Washington, DC – U.S. Senator Amy Klobuchar today underscored the importance of competition in the airline industry to keep airfares and fees low for consumers, maintain high-quality service and ensure passenger safety at a Senate Commerce Committee hearing about the proposed American Airlines-US Airways merger. At the hearing, Klobuchar pressed airline executives about the proposed merger’s impact on consumers and competition. Yesterday, Klobuchar, along with Senator Mike Lee (R-UT) sent a letter to Attorney General Eric Holder and Secretary of Transportation Ray LaHood urging the Administration to examine concerns over the merger that were raised at a Judiciary Antitrust Subcommittee hearing earlier this year. Klobuchar chairs the subcommittee, and a Lee is the ranking member.
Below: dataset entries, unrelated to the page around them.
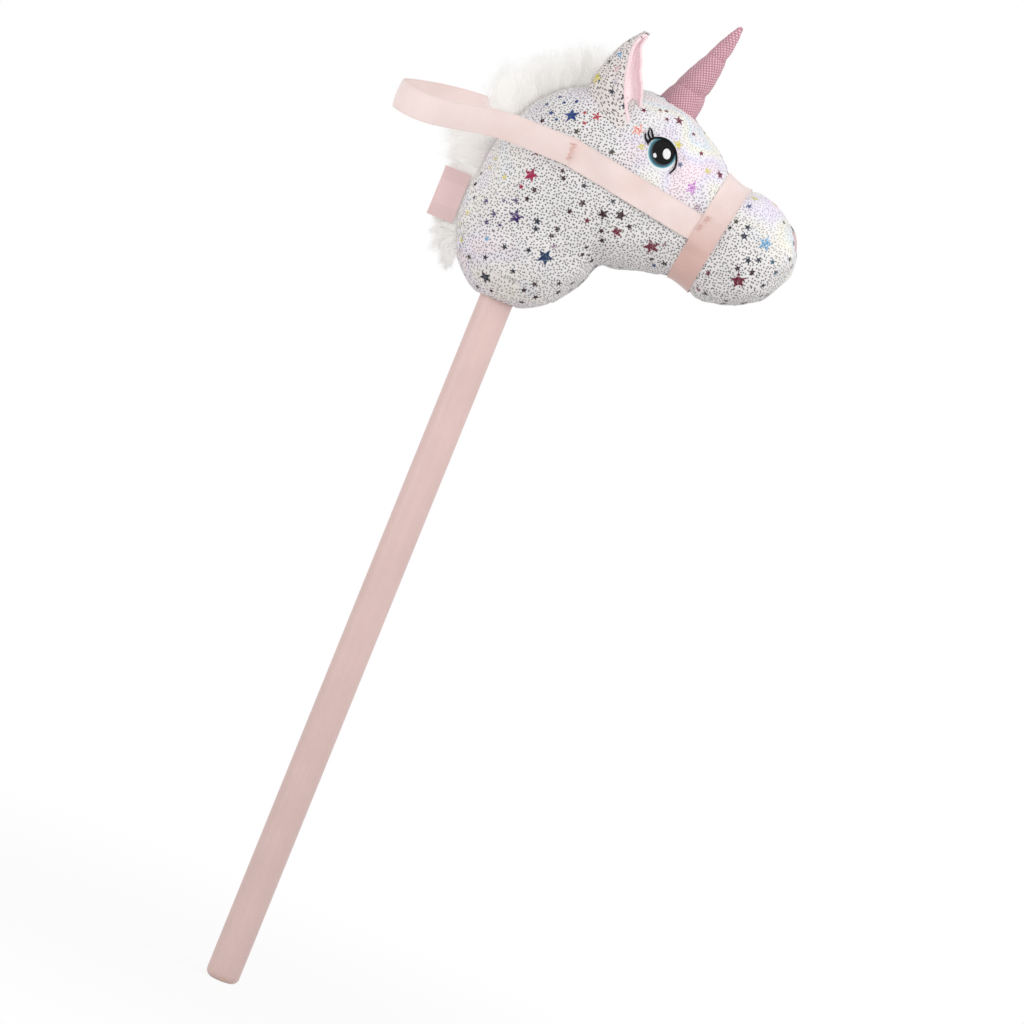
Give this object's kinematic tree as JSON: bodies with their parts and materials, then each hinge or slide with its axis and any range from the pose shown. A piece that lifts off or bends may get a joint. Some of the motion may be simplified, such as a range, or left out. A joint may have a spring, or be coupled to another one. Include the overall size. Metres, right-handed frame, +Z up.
{
  "type": "hobby horse",
  "caption": "Stick toy with a stuffed unicorn head on a round pole, a fur mane, soft horn, cupped ears, a ribbon noseband and a rein loop that swings over the neck.",
  "frame": {"origin": "centre of the flat face at the pole's foot", "axes": "+Z up along the pole, +X the way the horse faces, +Y the horse's left side"},
  "size_m": [0.3114, 0.1086, 0.7786],
  "materials": {
    "star_print_cloth": "soft white woven cloth with a scattered star print",
    "woven_backing": "plain off-white woven lining",
    "polyester_fill": "loose white fibre filling",
    "painted_wood": "pale pink satin paint over a turned dowel",
    "white_plastic": "moulded, matte",
    "white_fur": "long white pile",
    "pink_ribbon": "woven satin ribbon",
    "pink_plush": "short pink plush",
    "spotted_pink_cloth": "dusky pink cloth with small light dots",
    "black_thread": "embroidered thread",
    "rose_thread": "embroidered thread",
    "label_ribbon": "bare woven label, no print"
  },
  "bodies": {
    "horse": {"pole": "painted_wood", "pole_top_cap": "white_plastic", "pole_sleeve": "woven_backing", "sleeve_tie": "white_plastic", "neck_stuffing": "polyester_fill", "head_stuffing": "polyester_fill", "muzzle_stuffing": "polyester_fill", "side_panel_right": "star_print_cloth", "side_panel_left": "star_print_cloth", "face_gusset": "star_print_cloth", "neck_base_panel": "star_print_cloth", "mane_backing": "woven_backing", "mane_fur": "white_fur", "ear_shell_right": "star_print_cloth", "ear_shell_left": "star_print_cloth", "ear_lining_right": "pink_plush", "ear_lining_left": "pink_plush", "horn_cover": "spotted_pink_cloth", "horn_stuffing": "polyester_fill", "cheek_strap_right": "pink_ribbon", "cheek_strap_left": "pink_ribbon", "noseband": "pink_ribbon", "rein_tack_right": "rose_thread", "rein_tack_left": "rose_thread", "eye_right": "black_thread", "eye_left": "black_thread", "nostril_right": "rose_thread", "nostril_left": "rose_thread"},
    "rein": {"rein_loop": "pink_ribbon"},
    "label": {"seam_label": "label_ribbon"}
  },
  "joints": [
    {"name": "rein_swing", "type": "hinge", "parent": "horse", "child": "rein", "pos_m": [0.0124, 0, 0.6484], "axis": [0, 1, 0], "range_deg": [-68, 115]},
    {"name": "label_flap", "type": "hinge", "parent": "horse", "child": "label", "pos_m": [-0.04992, -0.01479, 0.588], "axis": [0, 0, 1], "range_deg": [0, 100]}
  ]
}
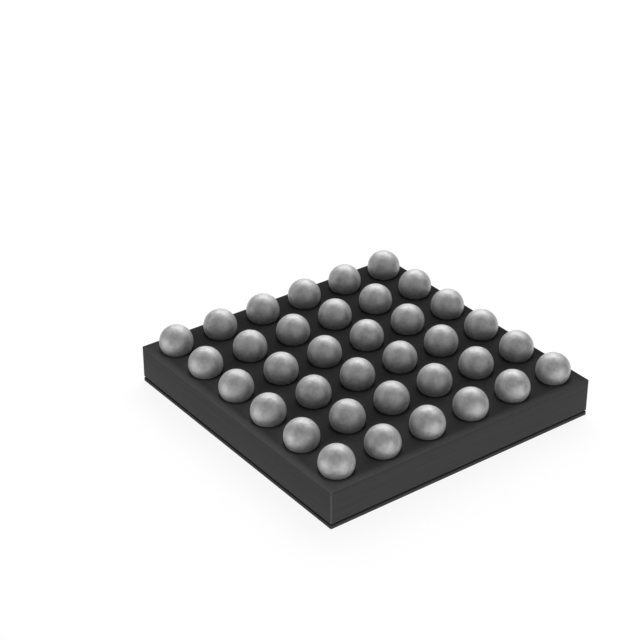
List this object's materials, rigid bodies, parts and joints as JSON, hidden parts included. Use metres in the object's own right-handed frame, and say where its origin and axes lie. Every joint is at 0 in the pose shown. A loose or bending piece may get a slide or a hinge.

“Whether it’s a family looking for affordable flights or a small business-owner looking for the best frequent flier program, we need to make sure consumers have as many choices as possible at the lowest prices, and that no airline or small group of airlines has a stranglehold on the market,” Klobuchar said.“This hearing was a good opportunity to continue to examine the merger’s potential impact on fares, fees, jobs, service and safety, and I will continue to work to make sure we’re doing everything we can to protect consumers and boost competition in the airline industry.”

Witnesses at the hearing included Doug Parker, Chairman and CEO of US Airways Group; Gary Kennedy, Senior Vice President, General Counsel and Chief Compliance Officer of American Airlines, Inc.; Susan Kurland, Assistant Secretary for Aviation and International Affairs; Gerald Dillingham, Director of Aviation Issues for the Government Accountability Office (GAO); and Charles Leocha, Director of Consumer Travel Alliance.

Klobuchar has been a leader in Congress on working to advance consumer protection and promote competition. Last month, Klobuchar and Lee held an Antitrust Subcommittee hearing on the American Airlines-US Airways merger and questioned airline executives and antitrust experts about the proposed merger’s impact on consumers and competition. They also wrote a letter urging DOJ and the Department of Transportation (DOT) to use all available data to examine past airline mergers and assess whether the merged airlines have realized the efficiencies they promised to both agencies.